The book also looks at several alternatives: a conservative offer based on community and religious morality, a nationalist offer, also communalist, but based more on ethnic and cultural community. It accuses conservatives of authoritarian inclinations but describes leftist alternatives in such a way:” A more likely scenario for a progressive post-liberal society would be one which saw a vast intensification of existing trends. Considerations of race, gender, gender preference, and other identity categories would be injected into every sphere of everyday life, and would become the primary considerations for hiring, promotion, access to health, education, and other sectors.” In the economic area, the old ideas of socialism seem to have little support even among the left, so the alternative looks like this:” The government would provide generous social services, pay for higher education, fund health care, guarantee jobs and minimum incomes, regulate if not nationalize the financial system, and massively shift investment towards preventing climate change. All of this would be paid for by equally massive new taxes on the wealthy, or, as per modern monetary policy, through the time-tested printing mechanism.”

Finally, the author offers his own solution to the crisis of liberalism:” The urgent issue for liberal states does not have to do with the size or scope of government, which the left and right have been fighting over for decades. The issue rather is the quality of government. There is no way around the need for state capacity—that is, a government that has sufficient human and material resources to provide necessary services to its population. A modern state needs to be impersonal, meaning that it seeks to relate to citizens on an equal and uniform basis, and not on the basis of personal, political, or family ties to politicians wielding power at a given moment. Modern states have to deal with a whole range of complex policy issues, from macroeconomic policy to health to electromagnetic spectrum regulation and weather forecasting, and they need access to well-educated professionals with a strong sense of public purpose if they are to do their jobs well.

MY TAKE ON IT:

I fully agree that classical liberal ideas and their practical implementation in contemporary Western societies are in crisis. However, I disagree that it is the crises of left-right confrontation or cultural contradictions caused by globalization and the growing population diversity. I see the main cause in the underlying development of resources generating and distribution methods. The essential characteristic of these methods up until recently was the need to work for a living for the vast majority of the population. I mean productive work that creates goods and services necessary for survival, whether hunting and gathering in early stages or industrial agriculture and manufacturing in the later stages. The current level of productivity is such that just a few hours of work per year produce an abundance of food, so one person could feed hundreds. The same relates to manufacturing goods and services. So, over the last hundred years, most of the population has become redundant. This redundancy significantly decreases human needs in each other.

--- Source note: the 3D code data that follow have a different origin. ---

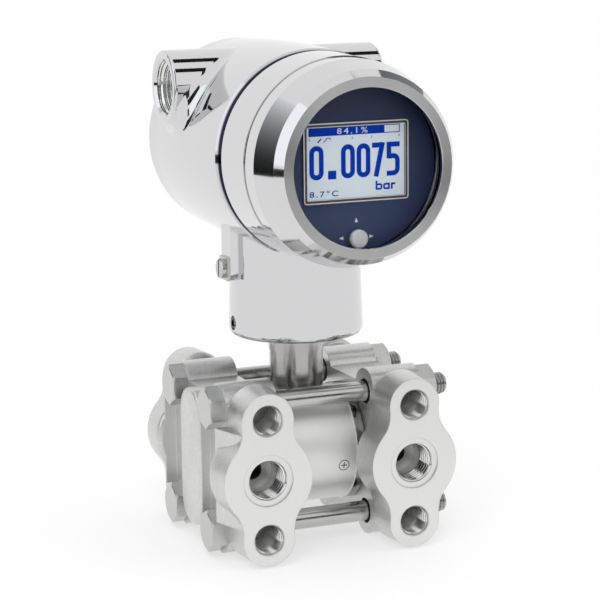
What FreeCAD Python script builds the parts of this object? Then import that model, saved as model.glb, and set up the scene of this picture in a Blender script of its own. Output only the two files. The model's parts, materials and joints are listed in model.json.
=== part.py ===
"""Differential pressure transmitter: a round metal head on a stem, above a measuring
cell that four long bolts clamp between two cast process flanges.

Right-handed frame, millimetres, +Z up.  The origin is the centre of the front process
interface: the two flange faces and their four threaded holes lie in the plane y = 0.
X runs along the clamping bolts, Y points from the front to the rear of the instrument.
Head pieces are drawn about the head axis, which runs along Y through the stem axis;
cell pieces are drawn about the centre of the measuring cell.
"""
import FreeCAD, Part
import math
import os
import Sketcher

Vector = FreeCAD.Vector

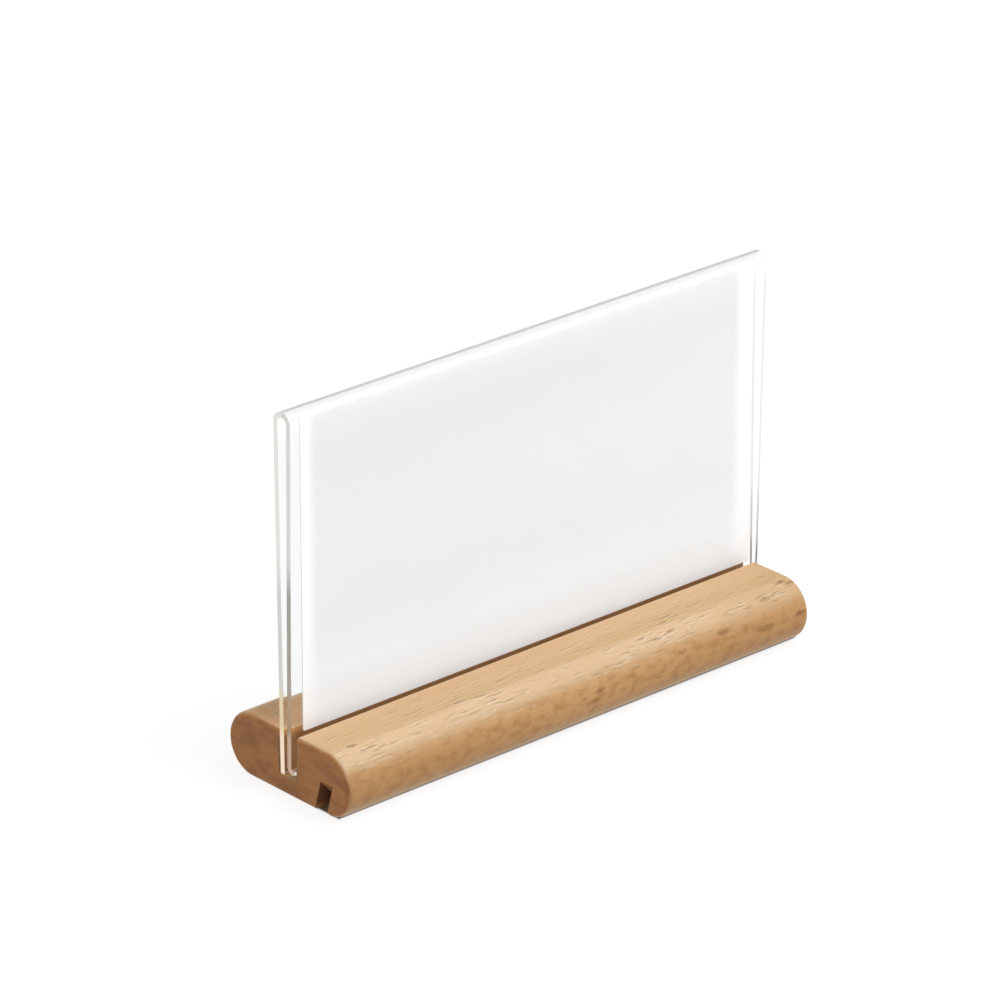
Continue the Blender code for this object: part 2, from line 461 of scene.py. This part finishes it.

The super simple example: if there are only two people and one growing the apples and another growing the oranges, they need and have to tolerate each other if they want to eat both apples and oranges. The bulk of their activity would be directed at production, while distribution would be settled via trade with a ratio defined by their relative productivity. However, suppose machines are growing both: apples, and oranges. In that case, the bulk of activities will shift to distribution. Since resources are always limited, the bulk of activity would move from struggling with the environment to produce more to struggling between people to get more. Correspondingly, the distribution ratio could not be based any more on relative productivity; it will have to be based on something else, which could be an identity, whether racial or cultural or sexual or whatnot. Obviously, it is on condition that somebody else with a gun would prevent these two people from fighting each other with sticks and stones. This other guy with a gun, let us call him the government, will enforce the distribution according to some type of “justice.” And, since “justice” is always in the eyes of the beholder, the authoritarian form of government becomes a necessity reversing society back to a situation when a man with a gun was needed to ensure that producers were robbed moderately enough to survive and keep producing.

I see a much better solution in creating formal property rights on all resources for everybody, albeit in such a form that it would be unequal depending on individual abilities to do something, even if nobody else requires it. I also think that people could defend such property rights only if they were all armed, making violations extraordinarily costly or even deadly for the violators.